Ilya Somin, Volokh Conspiracy
Other opinions below.
“Let’s not kid ourselves and suggest that elite schools are the only institution that operates this way. You want to know a really good way to get hired by a big city fire or police department? Have a father who is—or was—a cop or a fireman. Favoritism for kin in unions is a very old story in America (and everywhere else!) and is remarkably hard to eradicate…
“I suspect that one of the key internal constituencies for keeping legacy preferences are actually university faculty and administrators, who understand where this argument goes. I know people who stayed in academia or at specific institutions precisely because they knew their ‘fac brat’ kids would get a break in admissions, tuition, or both. I don’t think that’s sinister. It’s just human self-interest. And if I were on the board of a school, I’d want to know what it would do to faculty and staff retention to take away that perk.”
Jonah Goldberg, The Dispatch
“The size of your bank account, or the fact that you share a last name with the science building, has nothing to do with your individual merit. If merit is to be the basis of how students are admitted to colleges and universities, then the use of donor preferences and legacy preferences is indefensible…

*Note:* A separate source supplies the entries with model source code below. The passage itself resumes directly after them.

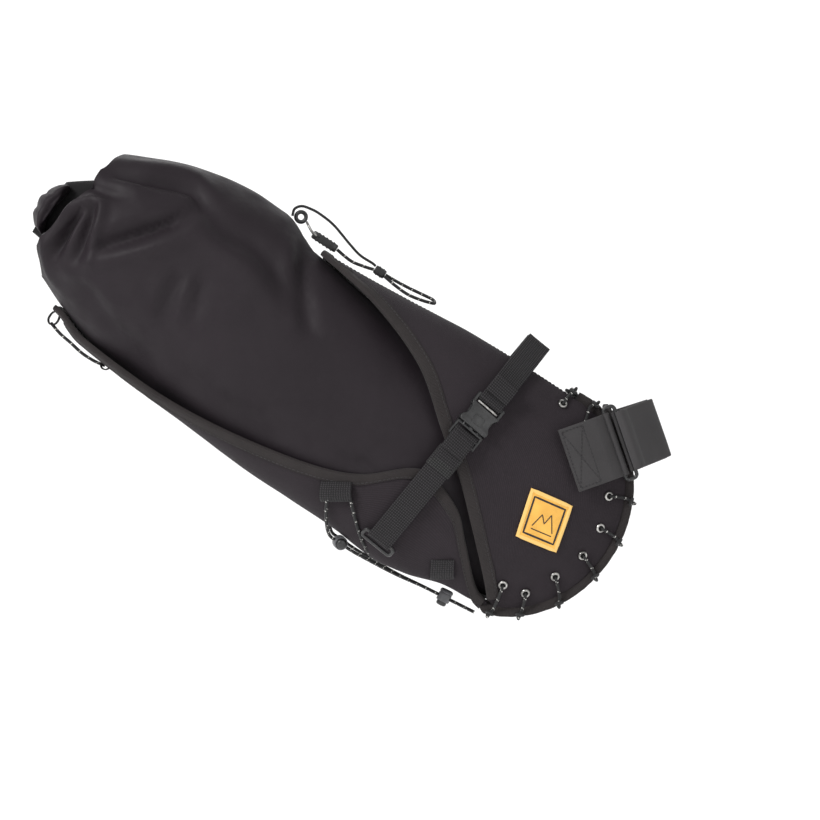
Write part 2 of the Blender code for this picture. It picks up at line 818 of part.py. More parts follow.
def lower_strap(name, side, place, paint):
    """Webbing from the cradle's ring up to the male buckle, with its tail folded back under."""
    eye = BAR_RADIUS + GAP + WEBBING_THICKNESS / 2
    lift = 2.8 + WEBBING_THICKNESS / 2
    outer_lift = lift + WEBBING_THICKNESS + GAP
    ring = LOWER_RING
    turn = RING_WIRE / 2 + GAP + WEBBING_THICKNESS / 2
    bend = [(ring[0] + turn * cos(radians(a)), ring[1] + turn * sin(radians(a)))
            for a in range(-60, -241, -30)]
    tail_under = surface(-150, -162, lift, 2)
    outer = taut(bend[-1:] + surface(-165, -100, outer_lift, 8)
                 + [to_wy(place @ Vector((-2, 0, 2.6)), side)]
                 + bar_turn(place, MALE_BAR, eye, 90, 90, 1, side)[:1])
    bar = bar_turn(place, MALE_BAR, eye, 60, -90, 5, side)
    under = surface(-100, -110, lift, 2)
    route = tail_under + bend + outer[1:] + bar + under
    path = [strap_at(p, side) for p in route]
    return ribbon(name, path, strap_across(side), WEBBING_WIDTH, WEBBING_THICKNESS, paint)


LOWER_RING = (-176, 64.5)


def wire_rectangle(name, centre, long_way, short_way, length, breadth, radius, paint):
    corner = 2.2
    loop = []
    for start, a, b in ((0, 1, 1), (90, -1, 1), (180, -1, -1), (270, 1, -1)):
        for i in range(4):
            angle = radians(start + 30 * i)
            loop.append(centre + long_way * (a * (length / 2 - corner) + corner * cos(angle))
                        + short_way * (b * (breadth / 2 - corner) + corner * sin(angle)))
    return tube(name, loop, radius, paint, closed=True)


def buckle_male(name, place, paint):
    """Ladder end, centre guide and two pinch arms of the side-release buckle."""
    builder = bmesh.new()
    box(builder, (12, 24, 2.0), (5, 0, 0), place)
    made = finish_mesh(name, builder, paint)
    for index, (size, centre) in enumerate(MALE_PIECES):
        extra = bmesh.new()
        box(extra, size, centre, place)
        combine(made, cutter(f"{name}_add_{index}", extra), "UNION")
    for index, x in enumerate((2.2, 7.8)):
        slot = bmesh.new()
        box(slot, (3.6, 20.8, 8), (x, 0, 0), place)
        combine(made, cutter(f"{name}_slot_{index}", slot), "DIFFERENCE")
    return made


MALE_PIECES = [((17, 3, 2.6), (19, 0, 0)), ((14, 2.6, 3.0), (17.5, 7.4, 0)),
               ((14, 2.6, 3.0), (17.5, -7.4, 0)), ((6, 4.2, 3.4), (23, 8.1, 0)),
               ((6, 4.2, 3.4), (23, -8.1, 0))]


def buckle_female(name, place, paint):
    """Shell of the side-release buckle, open towards the male part, with a bar for the loop."""
    builder = bmesh.new()
    box(builder, (18.5, 26, 8), (12 + 18.5 / 2, 0, 0), place)
    made = finish_mesh(name, builder, paint)
    steps = [("UNION", (9.7, 25, 2.0), (32.85, 0, 0)), ("DIFFERENCE", (17.5, 21.2, 4.4), (19.5, 0, 0)),
             ("DIFFERENCE", (5.9, 20.8, 10), (32.75, 0, 0)),
             ("DIFFERENCE", (9, 30, 4.0), (21.5, 0, 0)),
             ("DIFFERENCE", (4, 12, 10), (11, 0, 0))]
    for index, (operation, size, centre) in enumerate(steps):
        extra = bmesh.new()
        box(extra, size, centre, place)
        combine(made, cutter(f"{name}_step_{index}", extra), operation)
    return made


def rail_straps(paints):
    for word, side in SIDES.items():
        place = buckle_frame(side)
        buckle_male(f"buckle_male_{word}", place, paints["plastic"])
        buckle_female(f"buckle_female_{word}", place, paints["plastic"])
        upper_strap(f"upper_strap_{word}", side, place, paints["webbing"])
        lower_strap(f"lower_strap_{word}", side, place, paints["webbing"])
        centre = strap_at(LOWER_RING, side)
        inward = (strap_at((-184, 57), side) - centre).normalized()
        wire_rectangle(f"lower_ring_{word}", centre + inward * 3.6, strap_across(side), inward,
                       WEBBING_WIDTH + 7, 7.2 + 0.4, RING_WIRE / 2, paints["plastic"])


# ---------------------------------------------------------------- hook and cords on top

HOOK_PIVOT = (295, -6.5)
CORD_RADIUS = 1.25


def hook(paints):
    """Ribbed grip with a wire bail that catches the ring on the dry bag."""
    builder = bmesh.new()
    grip = frame(at(287, -6.5, 0), TAIL, ACROSS, TAIL.cross(ACROSS))
    box(builder, (22, 9, 7), (0, 0, 0), grip)
    bmesh.ops.bevel(builder, geom=list(builder.edges), offset=1.2, segments=2, affect="EDGES")
    made = finish_mesh("hook_body", builder, paints["plastic"])
    for i in range(5):
        groove = bmesh.new()
        box(groove, (1.2, 12, 1.4), (-7 + 3.5 * i, 0, -3.5), grip)
        box(groove, (1.2, 12, 1.4), (-7 + 3.5 * i, 0, 3.5), grip)
        combine(made, cutter(f"hook_groove_{i}", groove), "DIFFERENCE")
    u, w = HOOK_PIVOT
    half = 5.6
    bail = [at(u, w, -half), at(u + 4, w + 0.8, -half), at(u + 8.5, w + 3, -4.5),
            at(u + 11, w + 4.5, -2.2), at(u + 11.6, w + 5, 0), at(u + 11, w + 4.5, 2.2),
            at(u + 8.5, w + 3, 4.5), at(u + 4, w + 0.8, half), at(u, w, half)]
    tube("hook_bail", spline(bail, 25), 0.8, paints["nickel"])
    ring = [at(313 + 4 * cos(2 * pi * i / 16), -0.5 + 4 * sin(2 * pi * i / 16), 0) for i in range(16)]
    tube("bag_ring", ring, 1.0, paints["plastic"], closed=True)


def cord_slider(paint):
    builder = bmesh.new()
    place = frame(at(238, -3, 0), TAIL, ACROSS, TAIL.cross(ACROSS))
    box(builder, (9, 10, 7), (0, 0, 0), place)
    bmesh.ops.bevel(builder, geom=list(builder.edges), offset=1.0, segments=2, affect="EDGES")
    finish_mesh("cord_slider", builder, paint)


# Routes of the free cords, as (u, w, y)
TOP_CORD = [(275.6, -6.5, 0), (268, -7.6, 0.5), (260, -8, 0), (250, -6, -0.8), (242.9, -4, -1)]
PULL_LOOP = [(233.1, -4, -2.4), (222, -5.5, -4), (210, -6, -6), (199, -4, -7), (191, -1.5, -5),
             (189, 0, 0), (192, 1.5, 5), (201, 0.5, 6.5), (212, -1, 5), (223, -2, 3.5), (233.1, -2.5, 2.4)]
TAIL_CORD = [(431.5, -176, 0), (421, -179, -2), (410, -180.5, -4), (398, -182.5, -3),
             (387, -182.5, -1), (378, -181, 0)]
UNDER_CORD_HALF = [(32, -185.4, -1.6), (43, -186.6, -1.6), (58, -188.3, -1.6), (77, -190.4, -1.6),
                   (100, -193.6, -12), (126, -195.4, -29), (139, -196, -35.2), (149, -195.5, -38),
                   (159, -195, -40.8), (167, -187, -54), (175, -173.5, -65.5), (177, -164, -70.5),
                   (172, -159.6, -72.5), (164, -160, -72), (157, -166, -69.5), (147, -175.5, -61.5),
                   (136, -184.5, -52.5), (124, -191, -38), (114, -191.4, -18)]
RETAINER = [(309, 8.5, -2), (302, 10, -2), (288, 8, -2), (270, 2.5, -2), (258, -0.5, -2), (247, -0.5, -2),
            (243.2, -1, -2)]


def mirrored(half, middle):
    """A route that crosses the bag: half of it, a middle point, and the same half on the left."""
    return half + [middle] + [(u, w, -y) for u, w, y in half[::-1]]


def route_points(route, count):
    return spline([at(*spot) for spot in route], count)


def free_cords(paints):
    tube("top_cord", route_points(TOP_CORD, 17), CORD_RADIUS, paints["cord"])
    tube("pull_loop", route_points(PULL_LOOP, 41), CORD_RADIUS, paints["cord"])
    tube("tail_cord", route_points(TAIL_CORD, 21), CORD_RADIUS, paints["cord"])
    under = mirrored(UNDER_CORD_HALF, (111, -191.4, 0))
    tube("under_cord", route_points(under, 79), CORD_RADIUS, paints["cord"])
    path = route_points(RETAINER, 16)
    ribbon("retainer_strap", path, ACROSS, 4, 1.0, paints["webbing"])


# ---------------------------------------------------------------- cord locks

LOCK_RADIUS = 5.2
LOCK_BORE = 4.3
LOCK_BUTTON = 4.0
LOCK_TRAVEL = 2.4


def cord_lock(name, place, span, paints):
    """Barrel and push button. Local z is the push axis, and the cord runs along local x."""
    hole = 2 * CORD_RADIUS + 1.0
    builder = bmesh.new()
    cylinder(builder, LOCK_RADIUS, 10, place)
    body = finish_mesh(f"{name}_body", builder, paints["grey_plastic"])
    bore = bmesh.new()
    cylinder(bore, LOCK_BORE, 10, place @ Matrix.Translation((0, 0, 1.4)))
    combine(body, cutter(f"{name}_bore", bore), "DIFFERENCE")
    tunnel = bmesh.new()
    box(tunnel, (20, span + hole, hole), (0, 0, 1.2), place)
    combine(body, cutter(f"{name}_tunnel", tunnel), "DIFFERENCE")
    push = bmesh.new()
    cylinder(push, LOCK_BUTTON, 9.2, place @ Matrix.Translation((0, 0, 3.4)))
    button = finish_mesh(f"{name}_button", push, paints["plastic"])
    slot = bmesh.new()
    box(slot, (20, span + hole, hole + LOCK_TRAVEL), (0, 0, 1.2 + LOCK_TRAVEL / 2), place)
    combine(button, cutter(f"{name}_slot", slot), "DIFFERENCE")


def cord_locks(paints):
    rear_way = (at(159, -195, -40.8) - at(139, -196, -35.2)).normalized()
    rear_push = (-ACROSS + rear_way * rear_way.y).normalized()
    rear = frame(at(149, -195.5, -38) - rear_push * 1.2, rear_way, rear_push.cross(rear_way), rear_push)
    cord_lock("rear_cord_lock", rear, 0, paints)
    front_way = (at(77, -190.4, 0) - at(43, -186.6, 0)).normalized()
    front_push = front_way.cross(ACROSS)
    if front_push.dot(UP) > 0:
        front_push = -front_push
    front = frame(at(58, -188.3, 0) - front_push * 1.2, front_way, front_push.cross(front_way), front_push)
    cord_lock("front_cord_lock", front, 3.2, paints)


def clear_scene():
    for old in list(bpy.data.objects):
        bpy.data.objects.remove(old, do_unlink=True)


def main():
    clear_scene()
    paints = make_materials()
    holster(paints)
    dry_bag(paints)
    roll_closure(paints)
    trim(paints)
    grip_pad(paints["rubber"])
    post_strap(paints)
    rail_straps(paints)
    hook(paints)
    cord_slider(paints["plastic"])
    free_cords(paints)
    cord_locks(paints)


main()
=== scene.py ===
"""Looks for a laced saddle bag with a roll-top dry bag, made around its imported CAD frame.

Shapes are worked out in millimetres and stored in metres. Places on the bag are (u, w, y): u runs
along the bag towards its tail, w rises out of its top, and y crosses it. The bag's right side, which
the camera sees, is at -y.
"""

from math import atan2, cos, hypot, pi, radians, sin, sqrt

import bmesh
import bpy
import numpy as np
from mathutils import Matrix, Vector, noise
from numpy.linalg import norm


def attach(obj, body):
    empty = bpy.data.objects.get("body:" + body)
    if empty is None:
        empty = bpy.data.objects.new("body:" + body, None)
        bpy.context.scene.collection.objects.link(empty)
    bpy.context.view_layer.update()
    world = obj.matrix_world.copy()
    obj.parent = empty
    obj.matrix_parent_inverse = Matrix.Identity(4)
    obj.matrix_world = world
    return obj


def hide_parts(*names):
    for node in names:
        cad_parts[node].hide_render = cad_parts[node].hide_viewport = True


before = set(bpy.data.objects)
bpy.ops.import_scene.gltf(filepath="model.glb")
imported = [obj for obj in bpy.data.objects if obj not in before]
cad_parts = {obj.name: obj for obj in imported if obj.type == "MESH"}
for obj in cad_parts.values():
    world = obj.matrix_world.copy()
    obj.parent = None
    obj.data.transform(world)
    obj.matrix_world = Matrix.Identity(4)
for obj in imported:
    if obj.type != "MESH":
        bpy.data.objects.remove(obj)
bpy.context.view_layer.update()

MM = 0.001
GAP = 0.3
SIDES = {"right": -1, "left": 1}

# Attitude on the bicycle
BAG_TILT = radians(33)
POST_TILT = radians(19)
POST_RADIUS = 13.6
TAIL = Vector((-cos(BAG_TILT), 0, sin(BAG_TILT)))
UP = Vector((sin(BAG_TILT), 0, cos(BAG_TILT)))
ACROSS = Vector((0, 1, 0))
POST_FRONT = Vector((cos(POST_TILT), 0, sin(POST_TILT)))
POST_UP = Vector((-sin(POST_TILT), 0, cos(POST_TILT)))

# Shell of the holster
NOSE_U = 49
NOSE_W = -91
NOSE_LENGTH = 75
NOSE_HEIGHT = 87
NOSE_BOTTOM = radians(-70)
RIM_BOTTOM = radians(-80)
GUSSET_BOTTOM = radians(-85)
MOUTH_U = 283
CRADLE_START = 29
CRADLE_END = 430
TONGUE_START = 335
PANEL_THICKNESS = 2.6
FLANGE = 6
BINDING_WIDTH = 8.5
STITCH_INSET = 1.7
MOUTH_EDGE = [(30, -170), (42, -157), (70, -130), (99, -103), (131, -79), (173, -46.5), (229, -24.5),
              (282, -15)]
CRADLE_EDGE = [(29, -173.6), (44, -168), (69, -143.5), (88, -125.5), (118, -114.5), (136, -119),
               (164, -143), (200, -158), (262, -171), (320, -177), (380, -175.5), (430, -170.6)]
EYELETS = [(64, -13), (41, -20), (-4, -53), (-12, -77), (-12, -102), (-3, -127), (9, -150),
           (27, -154)]
CORD_RADIUS = 1.25


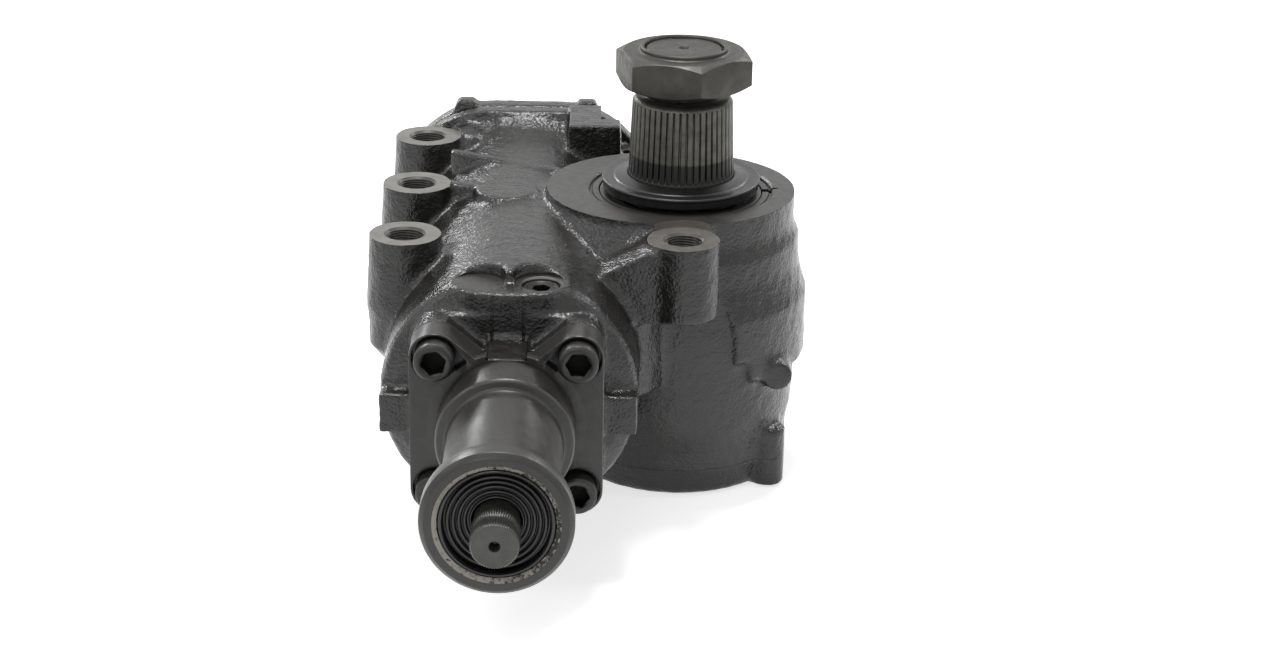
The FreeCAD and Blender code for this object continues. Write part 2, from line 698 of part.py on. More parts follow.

“In our complaint against Harvard for donor and legacy preferences, we do not need to prove that Harvard is intentionally attempting to reward white applicants and harm applicants of color. It's enough to show that there is a racially disparate impact that has no legitimate justification. Federal law says that if you receive federal funding, and you have a process in place that systematically harms communities of color, and you cannot justify that outcome, then that process cannot be allowed to continue. Or, if you want to continue that discriminatory practice, you have to give up federal funding.”